INPUT DATA:

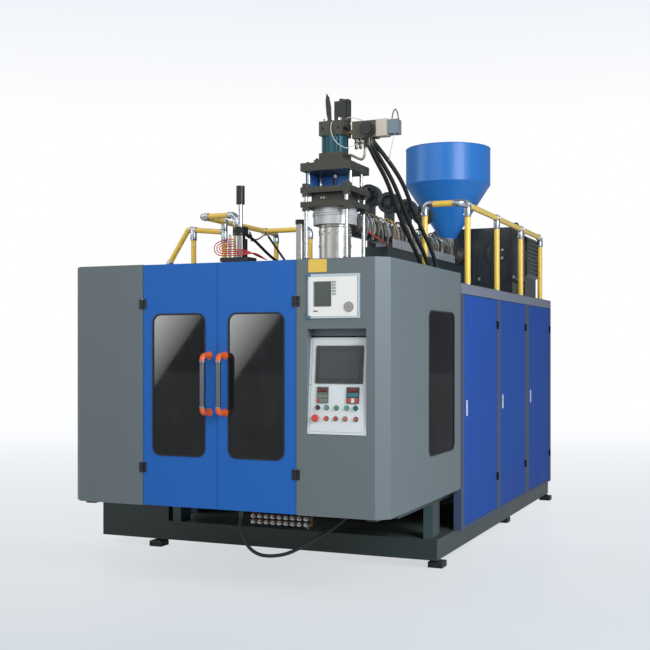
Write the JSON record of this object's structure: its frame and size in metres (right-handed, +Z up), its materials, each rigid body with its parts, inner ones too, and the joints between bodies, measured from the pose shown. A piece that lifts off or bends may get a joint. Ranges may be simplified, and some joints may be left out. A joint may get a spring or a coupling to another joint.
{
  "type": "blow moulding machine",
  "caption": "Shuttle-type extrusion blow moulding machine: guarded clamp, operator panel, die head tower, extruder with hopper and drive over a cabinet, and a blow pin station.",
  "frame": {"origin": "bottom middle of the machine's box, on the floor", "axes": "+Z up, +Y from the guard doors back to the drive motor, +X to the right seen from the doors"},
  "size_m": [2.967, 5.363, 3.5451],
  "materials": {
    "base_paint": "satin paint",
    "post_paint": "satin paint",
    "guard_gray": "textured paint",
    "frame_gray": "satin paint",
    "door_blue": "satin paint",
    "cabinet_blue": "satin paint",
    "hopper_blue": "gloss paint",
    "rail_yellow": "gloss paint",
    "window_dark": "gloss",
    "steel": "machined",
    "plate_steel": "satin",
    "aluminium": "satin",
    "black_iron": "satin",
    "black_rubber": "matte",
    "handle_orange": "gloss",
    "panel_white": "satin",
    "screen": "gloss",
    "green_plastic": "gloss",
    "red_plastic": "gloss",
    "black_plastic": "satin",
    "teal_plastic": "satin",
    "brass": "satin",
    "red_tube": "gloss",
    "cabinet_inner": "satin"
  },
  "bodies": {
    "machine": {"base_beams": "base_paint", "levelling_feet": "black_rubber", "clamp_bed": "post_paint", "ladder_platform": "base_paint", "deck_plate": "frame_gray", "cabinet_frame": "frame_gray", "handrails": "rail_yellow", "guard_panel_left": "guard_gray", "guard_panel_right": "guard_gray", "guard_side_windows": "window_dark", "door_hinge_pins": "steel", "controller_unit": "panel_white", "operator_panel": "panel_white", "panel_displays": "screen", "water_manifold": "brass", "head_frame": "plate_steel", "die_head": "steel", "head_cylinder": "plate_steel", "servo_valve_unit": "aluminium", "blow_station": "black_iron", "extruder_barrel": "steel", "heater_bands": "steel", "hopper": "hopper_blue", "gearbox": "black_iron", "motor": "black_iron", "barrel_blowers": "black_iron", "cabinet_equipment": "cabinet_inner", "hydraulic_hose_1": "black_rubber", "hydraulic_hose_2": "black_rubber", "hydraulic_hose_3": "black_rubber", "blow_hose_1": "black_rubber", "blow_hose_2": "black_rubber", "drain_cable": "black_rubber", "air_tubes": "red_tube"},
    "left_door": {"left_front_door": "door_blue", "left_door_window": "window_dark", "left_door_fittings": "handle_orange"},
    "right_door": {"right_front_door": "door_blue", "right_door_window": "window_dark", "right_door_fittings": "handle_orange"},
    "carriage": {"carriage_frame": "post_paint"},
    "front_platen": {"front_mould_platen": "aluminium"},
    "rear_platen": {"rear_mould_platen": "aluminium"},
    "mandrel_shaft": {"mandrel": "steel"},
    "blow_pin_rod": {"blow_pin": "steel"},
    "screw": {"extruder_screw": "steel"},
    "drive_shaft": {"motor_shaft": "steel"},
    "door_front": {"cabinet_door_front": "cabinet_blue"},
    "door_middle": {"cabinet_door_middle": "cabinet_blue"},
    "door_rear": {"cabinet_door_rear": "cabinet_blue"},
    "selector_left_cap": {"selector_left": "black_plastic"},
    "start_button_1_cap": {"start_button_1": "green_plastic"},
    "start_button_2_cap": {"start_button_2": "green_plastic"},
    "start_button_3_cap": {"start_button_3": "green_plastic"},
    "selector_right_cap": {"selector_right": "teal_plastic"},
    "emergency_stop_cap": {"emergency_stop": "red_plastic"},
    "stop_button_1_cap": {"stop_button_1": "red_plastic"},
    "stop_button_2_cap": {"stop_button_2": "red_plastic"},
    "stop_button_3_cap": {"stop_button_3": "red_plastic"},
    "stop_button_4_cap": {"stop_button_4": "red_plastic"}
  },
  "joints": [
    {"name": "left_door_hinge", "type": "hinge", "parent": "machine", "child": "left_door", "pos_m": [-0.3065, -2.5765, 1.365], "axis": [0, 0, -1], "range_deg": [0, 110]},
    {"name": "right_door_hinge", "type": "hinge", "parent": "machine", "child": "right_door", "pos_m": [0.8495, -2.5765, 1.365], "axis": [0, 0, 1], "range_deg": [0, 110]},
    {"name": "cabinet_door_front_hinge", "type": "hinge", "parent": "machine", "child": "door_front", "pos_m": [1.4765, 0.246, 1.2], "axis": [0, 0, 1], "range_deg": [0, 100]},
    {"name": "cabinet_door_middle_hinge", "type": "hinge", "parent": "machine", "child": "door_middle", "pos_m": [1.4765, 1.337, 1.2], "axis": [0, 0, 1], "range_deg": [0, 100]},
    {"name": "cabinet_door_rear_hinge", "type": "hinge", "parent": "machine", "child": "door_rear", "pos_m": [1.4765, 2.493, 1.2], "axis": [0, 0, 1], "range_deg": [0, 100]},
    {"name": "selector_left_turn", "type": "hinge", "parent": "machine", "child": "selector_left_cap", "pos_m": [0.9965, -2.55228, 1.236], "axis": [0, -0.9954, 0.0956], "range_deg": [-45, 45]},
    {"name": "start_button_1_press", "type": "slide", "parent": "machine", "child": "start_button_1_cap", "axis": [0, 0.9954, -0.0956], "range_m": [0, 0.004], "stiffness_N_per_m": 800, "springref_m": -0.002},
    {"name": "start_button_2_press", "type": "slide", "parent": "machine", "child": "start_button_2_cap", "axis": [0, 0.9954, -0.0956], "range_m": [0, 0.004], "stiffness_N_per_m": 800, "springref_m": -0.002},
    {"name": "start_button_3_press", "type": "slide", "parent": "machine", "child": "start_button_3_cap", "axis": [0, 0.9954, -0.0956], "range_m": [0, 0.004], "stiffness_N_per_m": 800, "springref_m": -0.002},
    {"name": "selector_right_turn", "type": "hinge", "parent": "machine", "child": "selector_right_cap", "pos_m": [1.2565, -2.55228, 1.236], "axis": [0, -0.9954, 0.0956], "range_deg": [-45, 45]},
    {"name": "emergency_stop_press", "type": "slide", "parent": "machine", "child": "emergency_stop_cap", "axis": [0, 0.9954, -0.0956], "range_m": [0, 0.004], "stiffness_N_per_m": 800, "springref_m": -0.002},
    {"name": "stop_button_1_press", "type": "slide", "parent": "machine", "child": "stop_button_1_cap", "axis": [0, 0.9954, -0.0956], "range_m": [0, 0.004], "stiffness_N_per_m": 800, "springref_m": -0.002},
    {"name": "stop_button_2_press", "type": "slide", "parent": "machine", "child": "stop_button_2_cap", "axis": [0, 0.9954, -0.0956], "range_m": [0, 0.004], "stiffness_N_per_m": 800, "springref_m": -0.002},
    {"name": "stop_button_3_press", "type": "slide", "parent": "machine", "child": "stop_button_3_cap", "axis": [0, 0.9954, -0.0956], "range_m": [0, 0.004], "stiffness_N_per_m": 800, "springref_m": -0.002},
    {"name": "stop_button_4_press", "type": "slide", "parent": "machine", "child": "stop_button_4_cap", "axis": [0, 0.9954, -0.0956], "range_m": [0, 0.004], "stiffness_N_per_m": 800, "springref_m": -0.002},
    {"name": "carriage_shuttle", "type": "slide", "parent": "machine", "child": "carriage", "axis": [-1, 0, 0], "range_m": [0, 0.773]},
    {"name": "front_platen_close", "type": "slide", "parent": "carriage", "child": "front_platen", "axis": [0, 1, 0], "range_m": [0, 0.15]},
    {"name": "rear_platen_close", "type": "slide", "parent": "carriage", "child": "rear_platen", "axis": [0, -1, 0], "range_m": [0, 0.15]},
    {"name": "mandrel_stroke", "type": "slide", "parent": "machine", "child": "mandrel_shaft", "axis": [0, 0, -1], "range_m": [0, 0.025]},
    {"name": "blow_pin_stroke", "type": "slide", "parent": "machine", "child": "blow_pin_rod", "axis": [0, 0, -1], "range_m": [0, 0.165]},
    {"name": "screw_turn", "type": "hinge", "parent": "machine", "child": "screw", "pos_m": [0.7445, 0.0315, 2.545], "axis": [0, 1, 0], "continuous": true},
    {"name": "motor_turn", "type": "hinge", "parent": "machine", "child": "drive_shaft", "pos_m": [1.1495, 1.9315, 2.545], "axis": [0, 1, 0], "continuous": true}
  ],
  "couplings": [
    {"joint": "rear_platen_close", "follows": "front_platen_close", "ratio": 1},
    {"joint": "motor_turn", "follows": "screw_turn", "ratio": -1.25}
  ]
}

---

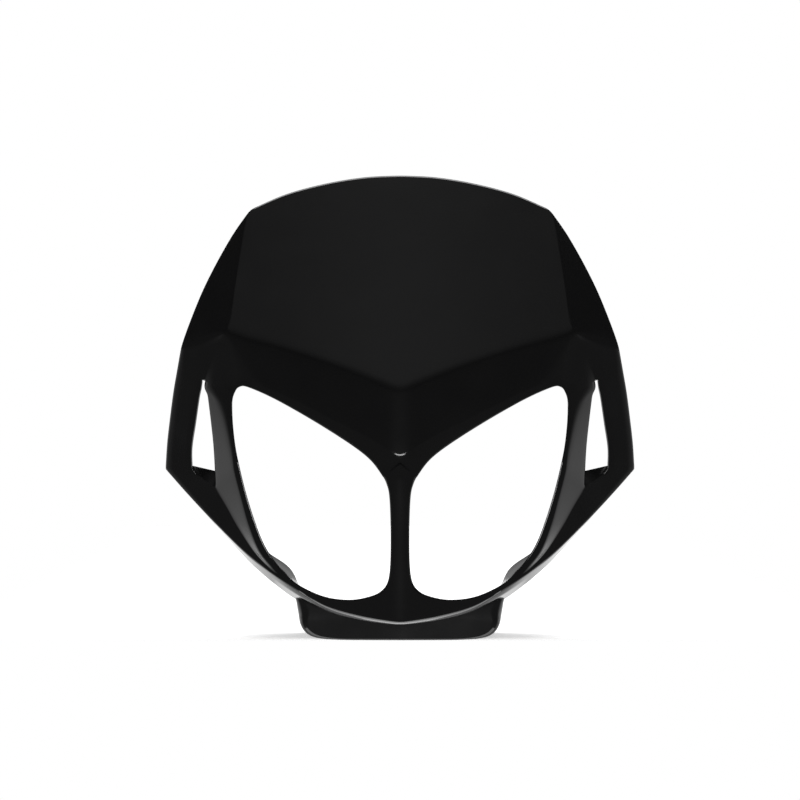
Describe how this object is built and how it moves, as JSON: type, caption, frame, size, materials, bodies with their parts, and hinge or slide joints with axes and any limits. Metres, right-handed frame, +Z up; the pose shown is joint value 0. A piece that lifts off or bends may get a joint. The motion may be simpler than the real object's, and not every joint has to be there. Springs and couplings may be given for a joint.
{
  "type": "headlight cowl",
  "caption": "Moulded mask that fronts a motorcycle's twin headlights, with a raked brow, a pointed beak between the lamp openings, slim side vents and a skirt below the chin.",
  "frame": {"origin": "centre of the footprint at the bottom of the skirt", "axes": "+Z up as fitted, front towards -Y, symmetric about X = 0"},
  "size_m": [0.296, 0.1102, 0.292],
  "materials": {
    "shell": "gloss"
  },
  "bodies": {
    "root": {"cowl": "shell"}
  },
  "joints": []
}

==

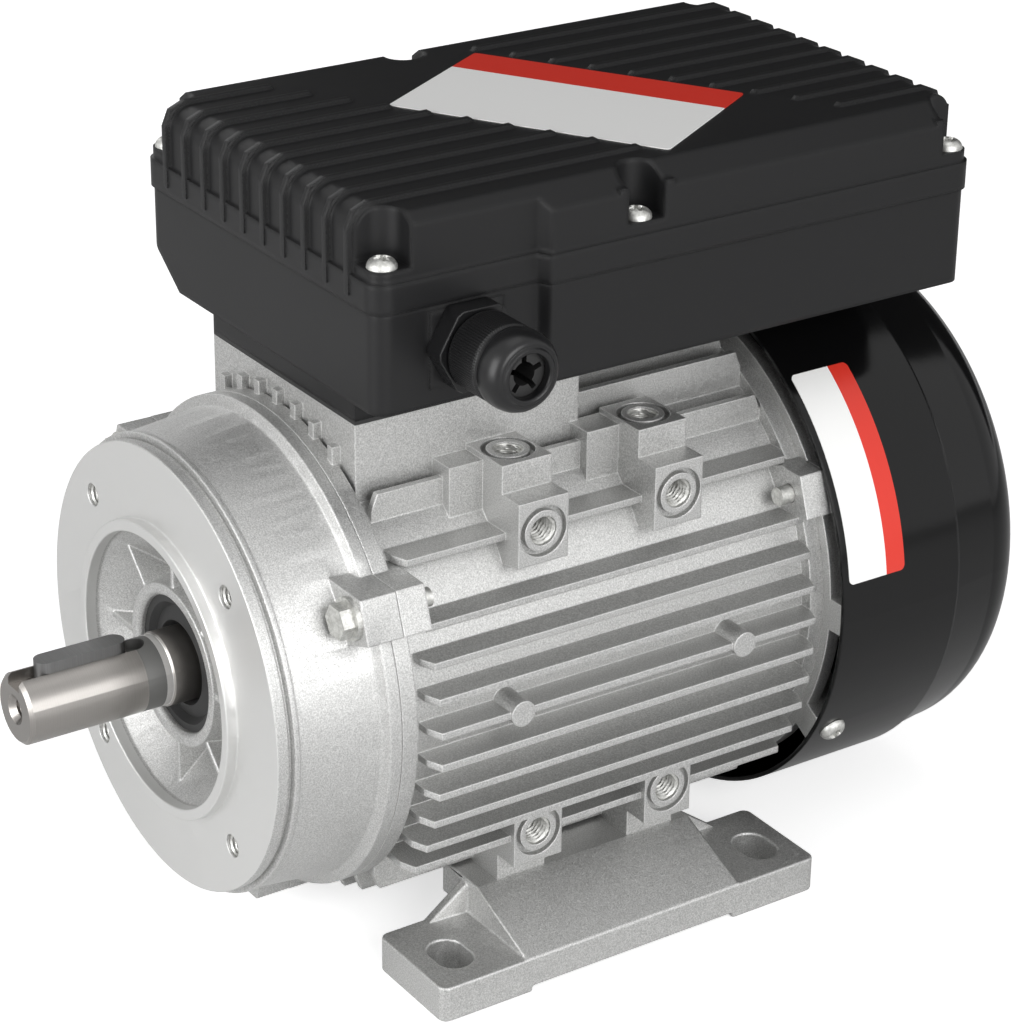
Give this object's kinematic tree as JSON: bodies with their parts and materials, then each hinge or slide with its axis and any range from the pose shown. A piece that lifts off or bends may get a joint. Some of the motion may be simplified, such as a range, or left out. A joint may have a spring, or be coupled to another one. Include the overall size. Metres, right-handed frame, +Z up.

EXERCISE BRIEF: List the lines of the records where "pose" occurs.

THE RESULT:
Write the JSON record of this object's structure: its frame and size in metres (right-handed, +Z up), its materials, each rigid body with its parts, inner ones too, and the joints between bodies, measured from the pose shown. A piece that lifts off or bends may get a joint. Ranges may be simplified, and some joints may be left out. A joint may get a spring or a coupling to another joint.
Describe how this object is built and how it moves, as JSON: type, caption, frame, size, materials, bodies with their parts, and hinge or slide joints with axes and any limits. Metres, right-handed frame, +Z up; the pose shown is joint value 0. A piece that lifts off or bends may get a joint. The motion may be simpler than the real object's, and not every joint has to be there. Springs and couplings may be given for a joint.
Give this object's kinematic tree as JSON: bodies with their parts and materials, then each hinge or slide with its axis and any range from the pose shown. A piece that lifts off or bends may get a joint. Some of the motion may be simplified, such as a range, or left out. A joint may have a spring, or be coupled to another one. Include the overall size. Metres, right-handed frame, +Z up.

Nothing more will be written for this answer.